▸ Given information:

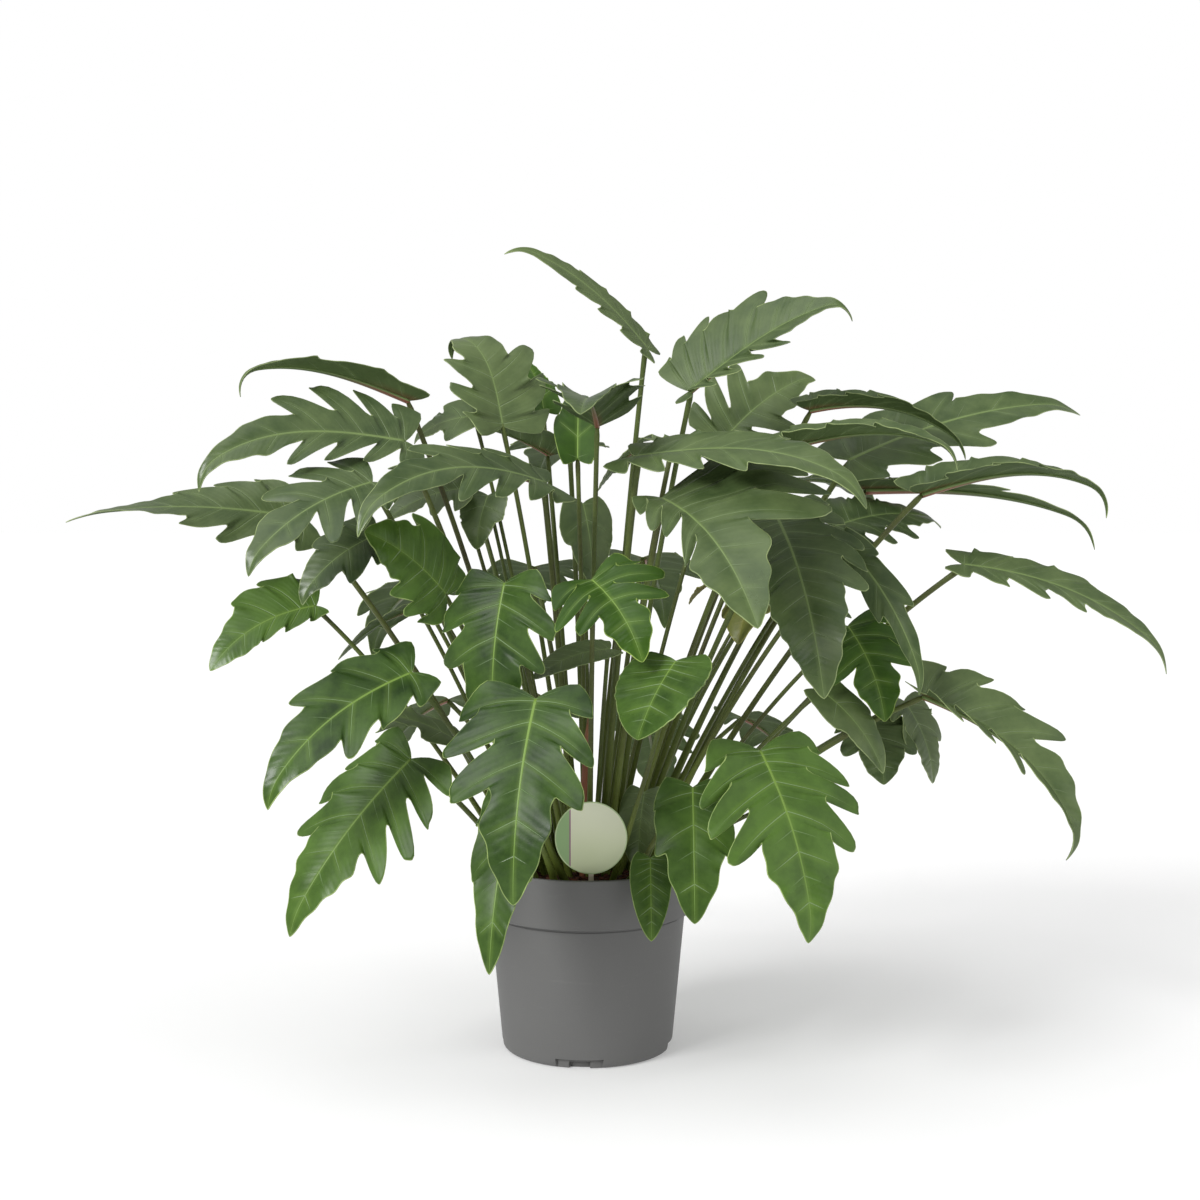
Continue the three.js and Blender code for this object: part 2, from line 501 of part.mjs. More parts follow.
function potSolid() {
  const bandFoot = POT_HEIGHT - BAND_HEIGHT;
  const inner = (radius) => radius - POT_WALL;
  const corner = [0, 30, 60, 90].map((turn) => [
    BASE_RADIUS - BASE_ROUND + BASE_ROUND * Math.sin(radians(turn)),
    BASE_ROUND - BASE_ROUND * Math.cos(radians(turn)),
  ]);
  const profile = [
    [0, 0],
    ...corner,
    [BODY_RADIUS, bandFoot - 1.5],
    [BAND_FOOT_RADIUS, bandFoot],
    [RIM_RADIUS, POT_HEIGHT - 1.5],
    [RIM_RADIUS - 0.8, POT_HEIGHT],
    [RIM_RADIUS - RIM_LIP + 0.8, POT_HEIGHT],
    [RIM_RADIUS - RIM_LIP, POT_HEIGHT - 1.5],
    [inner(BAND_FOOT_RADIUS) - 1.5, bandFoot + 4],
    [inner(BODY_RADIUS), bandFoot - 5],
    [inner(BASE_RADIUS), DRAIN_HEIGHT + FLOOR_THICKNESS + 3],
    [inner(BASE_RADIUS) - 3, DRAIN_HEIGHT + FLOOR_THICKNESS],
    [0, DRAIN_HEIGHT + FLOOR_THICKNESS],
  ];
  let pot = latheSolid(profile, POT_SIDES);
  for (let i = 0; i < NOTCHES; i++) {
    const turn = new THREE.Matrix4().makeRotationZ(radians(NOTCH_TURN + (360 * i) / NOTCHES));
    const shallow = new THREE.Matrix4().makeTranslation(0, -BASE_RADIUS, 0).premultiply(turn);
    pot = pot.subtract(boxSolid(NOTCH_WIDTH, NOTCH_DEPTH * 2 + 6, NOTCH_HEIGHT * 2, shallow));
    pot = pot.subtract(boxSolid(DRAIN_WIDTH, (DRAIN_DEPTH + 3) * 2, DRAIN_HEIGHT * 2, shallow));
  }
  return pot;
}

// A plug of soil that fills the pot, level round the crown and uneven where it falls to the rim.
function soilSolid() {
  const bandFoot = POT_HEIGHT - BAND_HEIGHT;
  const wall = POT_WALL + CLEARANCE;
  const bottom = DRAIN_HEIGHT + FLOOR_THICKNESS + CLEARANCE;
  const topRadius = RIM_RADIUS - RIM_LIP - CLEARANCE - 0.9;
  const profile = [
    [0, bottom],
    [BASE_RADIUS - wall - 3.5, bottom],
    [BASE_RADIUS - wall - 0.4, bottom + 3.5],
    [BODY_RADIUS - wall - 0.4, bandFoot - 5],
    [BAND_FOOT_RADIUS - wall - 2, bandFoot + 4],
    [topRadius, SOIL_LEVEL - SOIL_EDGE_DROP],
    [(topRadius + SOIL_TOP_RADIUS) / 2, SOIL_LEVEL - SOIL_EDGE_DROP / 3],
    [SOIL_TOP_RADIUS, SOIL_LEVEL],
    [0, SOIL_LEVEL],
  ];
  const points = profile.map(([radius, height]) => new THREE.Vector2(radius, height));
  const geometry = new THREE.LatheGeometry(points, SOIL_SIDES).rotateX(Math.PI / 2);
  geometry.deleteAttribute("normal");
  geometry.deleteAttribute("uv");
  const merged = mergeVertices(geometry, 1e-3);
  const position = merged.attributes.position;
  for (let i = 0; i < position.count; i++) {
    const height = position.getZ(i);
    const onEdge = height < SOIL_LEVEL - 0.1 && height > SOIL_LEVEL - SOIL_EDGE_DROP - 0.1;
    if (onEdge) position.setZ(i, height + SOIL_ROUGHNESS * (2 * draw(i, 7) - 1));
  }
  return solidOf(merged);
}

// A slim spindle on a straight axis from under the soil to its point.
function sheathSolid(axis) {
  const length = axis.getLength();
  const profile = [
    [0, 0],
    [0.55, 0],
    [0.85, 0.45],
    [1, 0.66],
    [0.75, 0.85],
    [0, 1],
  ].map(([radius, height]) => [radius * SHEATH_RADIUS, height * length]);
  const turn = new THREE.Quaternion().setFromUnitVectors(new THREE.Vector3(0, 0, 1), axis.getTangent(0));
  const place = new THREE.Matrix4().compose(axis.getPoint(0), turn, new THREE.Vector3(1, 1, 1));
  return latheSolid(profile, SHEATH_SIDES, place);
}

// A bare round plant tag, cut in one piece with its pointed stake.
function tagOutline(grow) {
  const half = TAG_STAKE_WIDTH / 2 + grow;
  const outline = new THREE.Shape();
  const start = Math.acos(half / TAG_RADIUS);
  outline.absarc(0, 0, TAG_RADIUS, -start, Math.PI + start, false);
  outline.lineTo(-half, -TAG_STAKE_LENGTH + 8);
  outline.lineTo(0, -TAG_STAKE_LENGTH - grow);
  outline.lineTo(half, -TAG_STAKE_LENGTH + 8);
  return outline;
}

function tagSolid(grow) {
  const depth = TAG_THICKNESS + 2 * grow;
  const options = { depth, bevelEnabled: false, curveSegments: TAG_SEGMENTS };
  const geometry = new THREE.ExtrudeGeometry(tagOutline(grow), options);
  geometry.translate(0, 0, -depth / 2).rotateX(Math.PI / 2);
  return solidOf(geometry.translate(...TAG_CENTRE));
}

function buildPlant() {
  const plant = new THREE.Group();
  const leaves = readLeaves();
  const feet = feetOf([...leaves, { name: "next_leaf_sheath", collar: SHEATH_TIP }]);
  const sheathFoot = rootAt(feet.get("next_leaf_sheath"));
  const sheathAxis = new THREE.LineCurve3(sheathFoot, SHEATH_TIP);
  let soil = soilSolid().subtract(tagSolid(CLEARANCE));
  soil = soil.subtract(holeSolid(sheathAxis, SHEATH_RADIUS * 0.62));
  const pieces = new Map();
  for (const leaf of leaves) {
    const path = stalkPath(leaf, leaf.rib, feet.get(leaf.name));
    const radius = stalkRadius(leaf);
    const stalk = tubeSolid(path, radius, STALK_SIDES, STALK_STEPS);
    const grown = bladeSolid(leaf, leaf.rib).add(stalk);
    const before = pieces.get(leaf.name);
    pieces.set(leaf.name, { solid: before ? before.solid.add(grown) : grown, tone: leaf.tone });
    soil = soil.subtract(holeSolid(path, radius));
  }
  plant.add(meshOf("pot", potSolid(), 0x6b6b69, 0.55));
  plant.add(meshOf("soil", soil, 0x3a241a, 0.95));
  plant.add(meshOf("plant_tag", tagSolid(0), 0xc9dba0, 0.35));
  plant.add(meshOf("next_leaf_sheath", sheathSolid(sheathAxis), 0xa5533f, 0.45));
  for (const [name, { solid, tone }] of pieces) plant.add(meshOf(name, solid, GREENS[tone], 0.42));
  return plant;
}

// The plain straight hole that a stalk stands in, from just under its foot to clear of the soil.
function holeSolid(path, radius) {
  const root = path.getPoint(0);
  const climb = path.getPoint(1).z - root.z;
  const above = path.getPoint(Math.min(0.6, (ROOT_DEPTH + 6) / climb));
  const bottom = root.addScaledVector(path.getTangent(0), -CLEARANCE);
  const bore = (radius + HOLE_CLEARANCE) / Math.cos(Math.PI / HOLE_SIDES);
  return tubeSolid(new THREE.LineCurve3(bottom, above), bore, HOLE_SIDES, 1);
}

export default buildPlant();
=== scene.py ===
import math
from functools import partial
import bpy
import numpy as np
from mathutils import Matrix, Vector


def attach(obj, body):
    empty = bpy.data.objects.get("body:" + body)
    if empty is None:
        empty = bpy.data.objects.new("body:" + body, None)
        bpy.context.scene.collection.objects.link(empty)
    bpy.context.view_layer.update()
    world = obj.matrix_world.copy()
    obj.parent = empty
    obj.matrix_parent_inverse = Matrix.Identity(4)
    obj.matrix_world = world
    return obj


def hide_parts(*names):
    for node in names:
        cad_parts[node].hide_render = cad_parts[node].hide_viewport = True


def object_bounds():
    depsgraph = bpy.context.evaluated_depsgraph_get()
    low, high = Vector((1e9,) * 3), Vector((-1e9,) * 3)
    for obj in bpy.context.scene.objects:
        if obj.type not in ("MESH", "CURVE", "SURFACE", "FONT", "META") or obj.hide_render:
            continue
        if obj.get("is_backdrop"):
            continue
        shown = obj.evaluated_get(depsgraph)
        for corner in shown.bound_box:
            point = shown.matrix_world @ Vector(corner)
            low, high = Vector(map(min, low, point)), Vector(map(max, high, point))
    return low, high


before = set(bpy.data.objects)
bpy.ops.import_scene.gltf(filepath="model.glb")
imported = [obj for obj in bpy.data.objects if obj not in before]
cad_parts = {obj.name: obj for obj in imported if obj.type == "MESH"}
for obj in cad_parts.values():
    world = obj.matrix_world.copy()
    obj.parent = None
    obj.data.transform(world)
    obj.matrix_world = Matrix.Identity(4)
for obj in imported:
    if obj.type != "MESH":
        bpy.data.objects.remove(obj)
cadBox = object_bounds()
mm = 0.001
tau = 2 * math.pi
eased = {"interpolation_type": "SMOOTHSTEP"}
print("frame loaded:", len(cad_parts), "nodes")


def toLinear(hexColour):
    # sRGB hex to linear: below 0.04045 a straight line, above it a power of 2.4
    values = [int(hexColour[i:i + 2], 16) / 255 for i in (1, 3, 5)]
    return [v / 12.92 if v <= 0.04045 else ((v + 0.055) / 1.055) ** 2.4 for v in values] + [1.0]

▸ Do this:
Within the material above, extract exactly the lines that start at the line containing "of the soil." and stop after the line containing "low, high = Vector((1e9,)", and only those.

▸ Output:
// The plain straight hole that a stalk stands in, from just under its foot to clear of the soil.
function holeSolid(path, radius) {
  const root = path.getPoint(0);
  const climb = path.getPoint(1).z - root.z;
  const above = path.getPoint(Math.min(0.6, (ROOT_DEPTH + 6) / climb));
  const bottom = root.addScaledVector(path.getTangent(0), -CLEARANCE);
  const bore = (radius + HOLE_CLEARANCE) / Math.cos(Math.PI / HOLE_SIDES);
  return tubeSolid(new THREE.LineCurve3(bottom, above), bore, HOLE_SIDES, 1);
}

export default buildPlant();
=== scene.py ===
import math
from functools import partial
import bpy
import numpy as np
from mathutils import Matrix, Vector


def attach(obj, body):
    empty = bpy.data.objects.get("body:" + body)
    if empty is None:
        empty = bpy.data.objects.new("body:" + body, None)
        bpy.context.scene.collection.objects.link(empty)
    bpy.context.view_layer.update()
    world = obj.matrix_world.copy()
    obj.parent = empty
    obj.matrix_parent_inverse = Matrix.Identity(4)
    obj.matrix_world = world
    return obj


def hide_parts(*names):
    for node in names:
        cad_parts[node].hide_render = cad_parts[node].hide_viewport = True


def object_bounds():
    depsgraph = bpy.context.evaluated_depsgraph_get()
    low, high = Vector((1e9,) * 3), Vector((-1e9,) * 3)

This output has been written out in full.